Subsidence in Nakhalpara: Buet experts find faulty piling work

Low-quality soil, faulty design and inadequate protection measures in piling works led to the subsidence at a construction site in the city's Nakhalpara on Saturday, assessed an expert team from Buet.

Visiting the site yesterday, the team comprised of civil engineering experts Prof AMM Shafiullah and Prof Syed Fakhrul Ameen tried to ascertain the causes behind the incident.

Islamic Trading Consortium Ltd was doing the piling to build a basement car park for a proposed 14-storey Impulse Medical College and Hospital.

But the retaining wall of the pit dug for the foundations crumbled resulting in the cave-in and collapse of three corrugated iron sheet houses in the early hours of Saturday.

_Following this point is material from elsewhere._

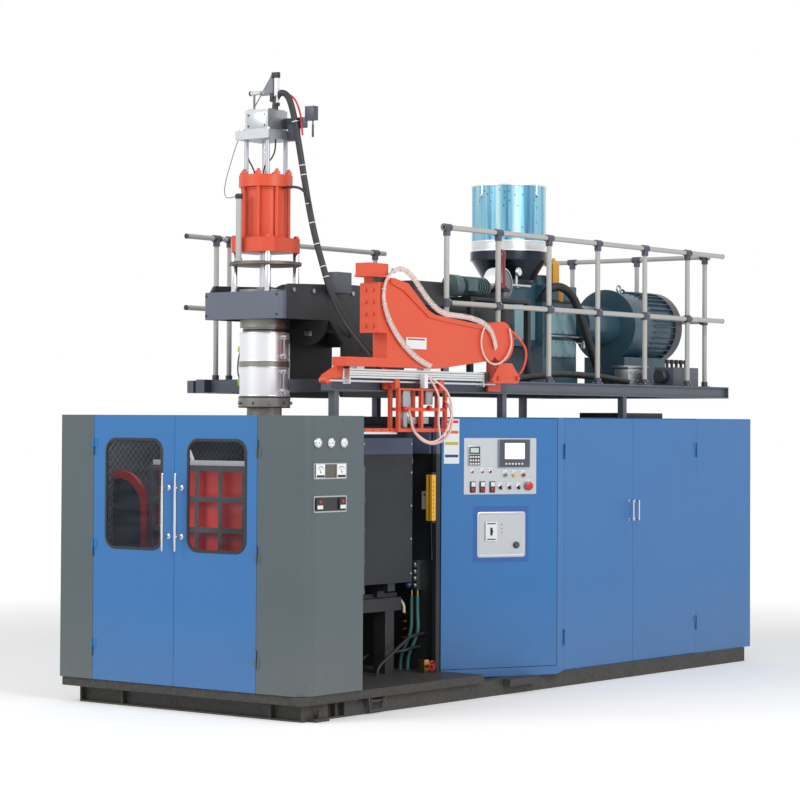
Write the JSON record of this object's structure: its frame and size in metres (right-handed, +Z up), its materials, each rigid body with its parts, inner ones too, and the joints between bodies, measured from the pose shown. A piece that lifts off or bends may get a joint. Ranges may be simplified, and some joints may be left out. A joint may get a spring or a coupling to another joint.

Part of a road subsided and cracks appeared on the adjoining structures including two five-storey residential buildings.

Both of them pointed at the lack of adequate protection measures in shore piling (ground digging for the foundations) of the site.

Prof Ameen said apparently the design was flawed and pilings were weak. The basement is larger than the surface coverage of the building, he said, and it is risky.

Prof Shafiullah said the disaster wouldn't have happened if the design had been drawn up properly.

However, collapse risk for the five-storey building to the north of the site has reduced after the pit filling started. But another to the west is still in danger with vacuum underneath, he said.

According to Shafiullah, almost all the good-quality soil of the capital has been used up and only low-quality soil is left for construction.

Proper soil investigation, which is often ignored, is crucial for any construction, he said.

He suggested continuing filling up of the pit.

Meanwhile, army engineers have so far dumped 20 percent of estimated ten lakh cubic feet of earth till yesterday, Brigadier General Md Siddiqur Rahman Sarkar told The Daily Star.

Residents of at least 20 adjoining houses have to suffer miserably, as the utility connections got snapped with the collapse.